If we were to parse this question, we would have to say that there is a presupposition upon which it is based—that Christ is in all persons. I guess one could argue whether that is true, but for those of us who have committed our lives to Christ, there is no wiggle room—Christ is in all persons, and to say otherwise is anathema to our faith.

 

The tough part, it seems to me, is not to accept that notion—that all humans are endowed with a certain divine essence which dignifies each and every person and makes us all worthy of respect—but the tough part is orienting our lives as if we really believe it—loving others as ourselves.

 

And make no mistake—such love can be no more selective than the gas molecules that we breathe in—there is no one—absolutely no one whom we have been given permission to demonize. We are to seek and serve Christ in all persons, loving them as ourselves.

 

Of course, we can only possibly respond to such a commandment with a hedge—that I will, with God’s help. But in that hedge is not a release from the commandment, but the invitation to earnestly pray to God for the inspiration required to love others. To be inspired…

 

So I invite you to ponder this week—ponder as you walk past this font of baptism that calls you into covenant with all persons; ponder as we break bread together and receive the Body of Christ, the bread of heaven; ponder in your workplace and in your home; ponder as you read the newspaper or watch the news—who is it that you have not loved?

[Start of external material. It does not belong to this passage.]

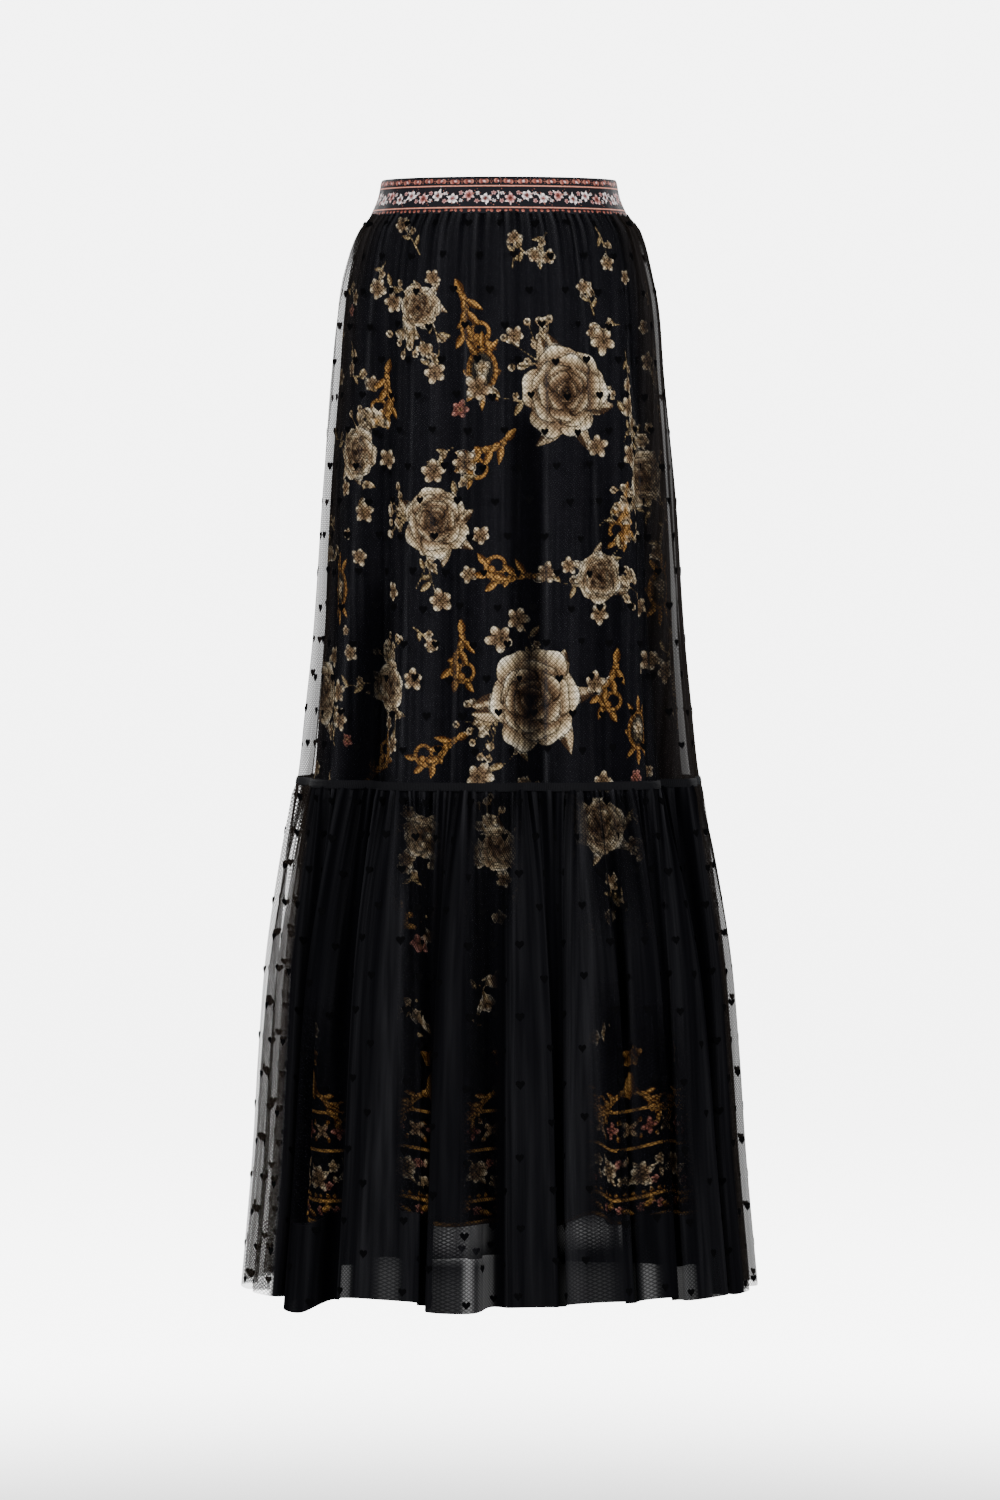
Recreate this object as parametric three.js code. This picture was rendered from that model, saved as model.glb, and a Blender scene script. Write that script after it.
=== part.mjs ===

Whom have you placed outside the bounds of Christ’s embrace, which is, of course, your embrace?

 

In the end, it is not the molecules of gas in the air that binds us together so much as it is the love that God has for us—each and every person—and the love that Jesus commanded us to have for one another. 

 

Will you seek and serve Christ in all persons, loving your neighbor as yourself?

I will, with God’s help.

Reference

The description of Caesar’s last breath was the subject of an NPR piece by Robert Krulwich on the 2050th anniversary of Caesar’s death, March 15, 2006.